One caution for positioning is composition. CEX.io estimated bots generated roughly 76% of that transaction volume, which complicates any straight-line read that “stablecoin volume equals organic payments demand.” For regulators, the headline scale still matters. For traders, the bot-heavy mix matters when mapping regulatory narratives onto real-world adoption and liquidity.

Signals Traders Can Track From Here: Coordination, CBDC Messaging, and Enforcement Clarity

The next actionable signals are procedural, not rhetorical. Any follow-up guidance from the PBOC or the broader multi-agency group that clarifies approval pathways or names enforcement actions tied to the Feb. 6 ban would tighten the risk envelope, especially for offshore yuan-linked products.

Traders should also watch for joint statements that operationalize “international coordination,” including references to cross-border payment standards or supervisory cooperation. Wang paired stablecoins with central bank digital currencies (CBDCs) as another cross-border area needing closer observation and policy cooperation, which keeps open the possibility that China will push state-issued rails as the preferred settlement path.

On the market side, the stablecoin market-cap trajectory around the cited $315B to $322B range remains a clean proxy for liquidity conditions while scrutiny headlines build.

Marcus Hale’s Take: Regulatory Signaling Rises Even Without a New Rule Drop

I read Wang’s comments as a deliberate widening of the frame. February was about unauthorized issuance of yuan-linked stablecoins and tokenized RWAs. June is about cross-border payments risk and coordination, which is a broader mandate that can justify more supervision even if no new measures are on the page today.

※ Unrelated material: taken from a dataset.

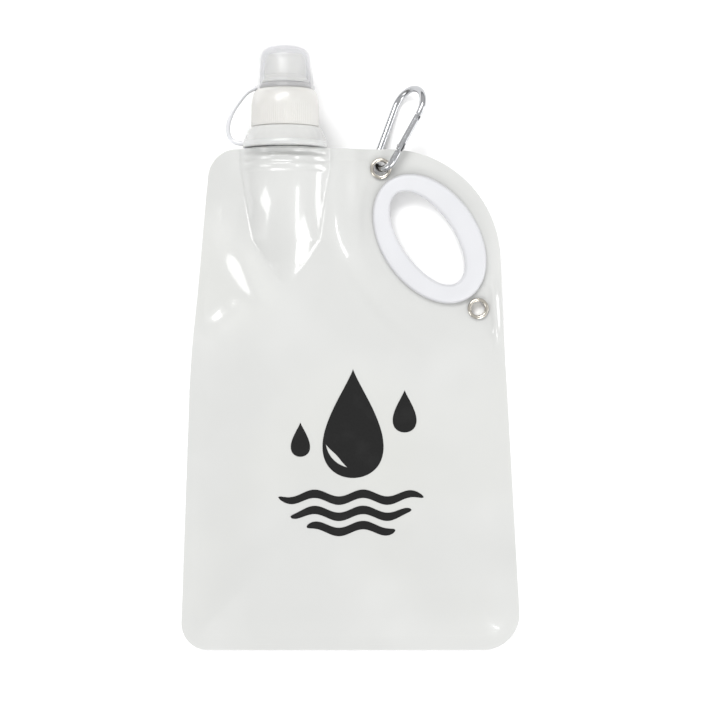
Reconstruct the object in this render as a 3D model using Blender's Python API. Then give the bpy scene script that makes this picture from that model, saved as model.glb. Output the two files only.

The threshold that matters is whether “international coordination” turns into concrete enforcement clarity, approval pathways, or CBDC-linked cross-border messaging that narrows which settlement rails are tolerated. If that happens while stablecoin supply holds in the $315B–$322B band, the setup starts to look structural rather than narrative-driven, because liquidity can stay firm even as the compliance perimeter tightens.